Fourth, such rapid warming would serve to accelerate the release of vast amounts of carbon from defrosting permafrost — the dangerous amplifying carbon cycle which has already been projected to add up to 1.5°F to total global warming by 2100.

Mistaken for a hiatus

There is, of course, “internally generated variability” in the Earth’s climate system — which has been linked to variability in the Pacific Ocean — that can cause the rate of warming to slow down or speed up for a decade (and occasionally longer). That was the point of a February study on what has mistakenly been called the “hiatus” in global warming.

That hiatus was in fact merely an apparent slowdown in the rate of warming, primarily found in the U.K. Met Office’s dataset. But the Met Office uses the Hadley temperature record, which excludes the Arctic (!) — the very place on the planet that has been warming the fastest. When scientists incorporated Arctic warming into the Met/Hadley record using other data sources (such as the satellites), the slowdown all but vanished.

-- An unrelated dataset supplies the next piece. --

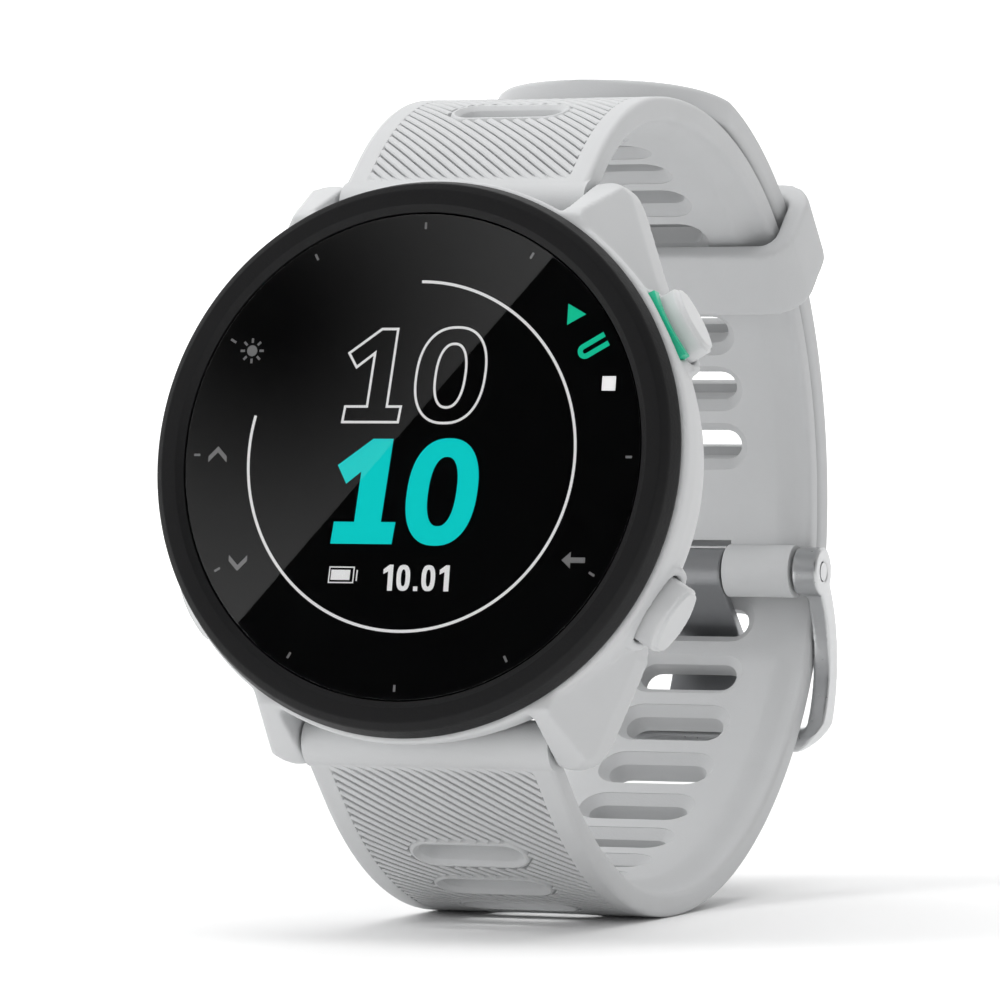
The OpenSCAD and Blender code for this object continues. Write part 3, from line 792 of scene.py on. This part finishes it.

With 2014 setting the record for warmest year, NASA (and NOAA) data make crystal clear that there was no actual pause even in the rate of warming, as this NASA chart shows:

Decadal Warming Climate Change Arctic NASA

The new study makes clear that the only “pause” there has been was in the long-expected acceleration of warming. That is, while the rate of global warming has been roughly constant for the last few decades, it should have started to speed up (see chart below). But multiple studies, include this latest one, say that we should expect a speed up very soon.

The new study notes that when the “variability-driven” apparent slowdown ends, “we also show that there is an increased likelihood of accelerated global warming associated with release of heat from the sub-surface ocean and a reversal of the phase of decadal variability in the Pacific Ocean.”

Here is what has happened so far — and what we can expect if we keep taking little or no action to reduce carbon pollution (the RCP8.5 scenario):

Decadal Warming Climate Change Arctic2

Global rates of decadal temperature change over 40-year periods. Results are shown for: central climate assumptions (thick solid line), range due to uncertainty in aerosol forcing (grey shading), and range due to uncertainty in climate sensitivity (blue shading). The outer bounding cases are shown as dotted lines. The thin solid black line shows the historical rate of change using the HADCRU4 observational data. The vertical dashed line indicates 2014. Via PNNL.

This chart shows that the observed decadal warming rate (temperature rise per decade) has been constant for the past decade in the Met/Hadley record. While this is within the range of model uncertainty, the study suggests it should have kept increasing. Many recent studies project that will happen very soon — and indeed it may already have started.

In the do-little RCP8.5 scenario, the rate of warming post-2050 becomes so fast that it is likely to be beyond adaptation for most species — and for humans in many parts of the world. The warming rate in the central case hits a stunning 1°F per decade — Arctic warming would presumably be at least 2°F per decade. And this goes on for decades.

No rational civilization would ever risk anything like that happening. Nor would they even risk the “moderate” warming of the RCP4.5 case. So let’s not!